If you live in your own home, your dividend takes the form of what economists call ‘imputed rent,’ the fact that you get to live in the house rent-free.

Meanwhile, the capital gain from a house is relatively modest. [During a 27-year study period], home prices . . . appreciated at 5.8% a year. That is 1.2 percentage points a year faster than inflation [during that same period].

Now, consider what homeowners have to spend to garner that 1.2%. There are regular home-maintenance expenses, including costly jobs like painting the house, putting in a new furnace and replacing the roof. These costs might come to 1% to 2% of your home’s value each year. Subtract maintenance expenses from your home’s 1.2% price appreciation, and your house is likely lagging behind inflation.

It is important to note that the last Wall Street Journal article that we cited failed to take into consideration the following additional expenses, which further reduce the potential gain from ownership of a residence: (1) selling expenses, including the realtor’s fee, if a realtor is involved in the sale, plus possibly some of the closing costs incurred when selling a residence (e.g., an attorney’s fee, if the seller uses an attorney); (2) the net costs of mortgage interest and property taxes incurred during the period of ownership, after adjusting for any income tax savings from claiming these expenses on your income tax returns; and (3) the costs of insurance on the residence during the period of ownership.

With regard to thinking of a house as an investment, a Parade Magazine article (5-6-07) concludes,

If you’re looking for the best return, you’re often better off investing on Wall Street than Main Street. A study by the Fidelity Research Institute found that real estate produced returns above inflation of just 1.35% a year vs. 5.95% for stocks [during the study period of more than 43 years].

The article in Parade Magazine did not disclose how the real estate returns were calculated by the Fidelity Research Institute, so we don’t know if any adjustments need to be made to the 1.35% average return in excess of inflation. However, the study helps to confirm that the adjusted net annual appreciation in the value of a typical house probably does not substantially exceed, and may even be less than, the overall average annual rate of inflation in our nation’s economy.

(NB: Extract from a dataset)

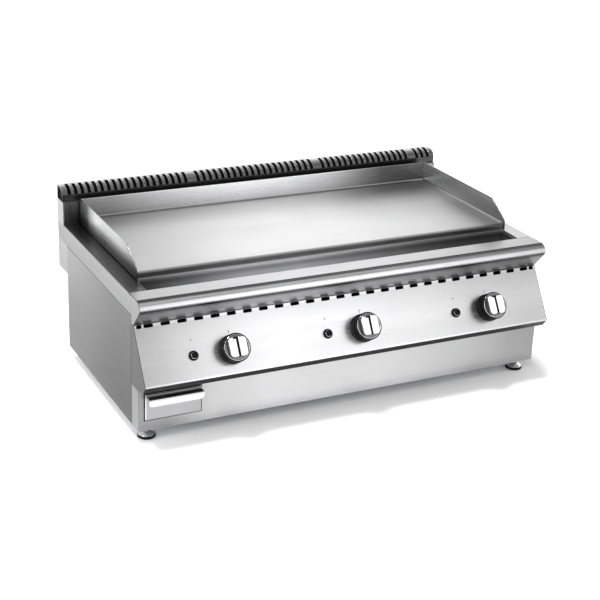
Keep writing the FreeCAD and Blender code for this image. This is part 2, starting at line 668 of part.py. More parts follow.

2. Home ownership may provide income tax savings that lower the “real cost” of ownership.

As a general rule, interest payments on a mortgage and property taxes on the residence are fully deductible from taxable income, if a person itemizes their deductions on their income tax return. However, the savings on income taxes are probably less than most home owners think.

For example, if a person’s combined federal and state marginal income tax rate on each additional dollar of income is about 33%, only one dollar in income taxes will be saved for each three dollars paid for mortgage interest and property taxes on the residence. And, if a person’s combined federal and state marginal income tax rate on each additional dollar of income is about 20%, the savings will be only one dollar in income taxes for each five dollars paid for mortgage interest and property taxes on the residence.

Most families in the United States have a combined marginal income tax rate that is not much higher than 20%, or it may even be considerably less, so they are cutting their income taxes proportionately little by itemizing their mortgage interest and property taxes.

Furthermore, many families that itemize their deductions benefit even less. This is because they would receive a “standard deduction” if they chose not to itemize their deductions, so itemized deductions reduce taxable income only to the extent that they exceed the standard deduction. The following illustration should help to clarify this point.

Assume that a family qualifies for a standard deduction of $12,000 on their federal income tax return, or they can take itemized deductions totaling $15,000, including $5,000 for mortgage interest and property taxes on their residence.

The family’s taxable income will be reduced by only $3,000 as a result of deducting the mortgage interest and the property taxes on their residence. This $3,000 is the difference between the standard deduction of $12,000 that they would get by taking the standard deduction and the $15,000 of their total itemized deductions. Therefore, $2,000 of the $5,000 spent for mortgage interest and property tax on their residence has no income tax benefit.

3. The average annual cost of ownership of a residence may be less expensive than the annual cost of renting a residence with essentially the same features.

If the mortgage on the house has a fixed interest rate, the mortgage payments won’t increase, whereas rent payments do increase. Furthermore, if interest rates on mortgages decline, it may be possible to refinance the existing mortgage, thereby reducing future mortgage payments.

However, as previously indicated, there are also other expenses (property taxes, insurance, maintenance, and repairs) that are incurred as a result of owning a residence, and these expenses can increase over a period of years. Thus, in many cases, after taking into consideration these other expenses, the average annual cost of owning a residence may be higher, not lower, than the average annual cost of renting a residence.

4.  Home ownership may provide special satisfaction.

Although this benefit is not financial in nature, nevertheless it can be an important factor in making a decision as to whether to purchase or rent. Women in particular, but also many men, enjoy living in a residence that they can call their own and that they can adapt to their own preferences without having to get approval from a landlord.

After considering the previous information, it should be clear that it is difficult to reach a clear-cut conclusion as to whether renting a residence or purchasing a residence is preferable. Nevertheless, in an attempt to make an informed – and, hopefully, satisfactory – decision in this regard, each family would be wise to try to assess, in the light of its own particular situation, all of the factors we have discussed.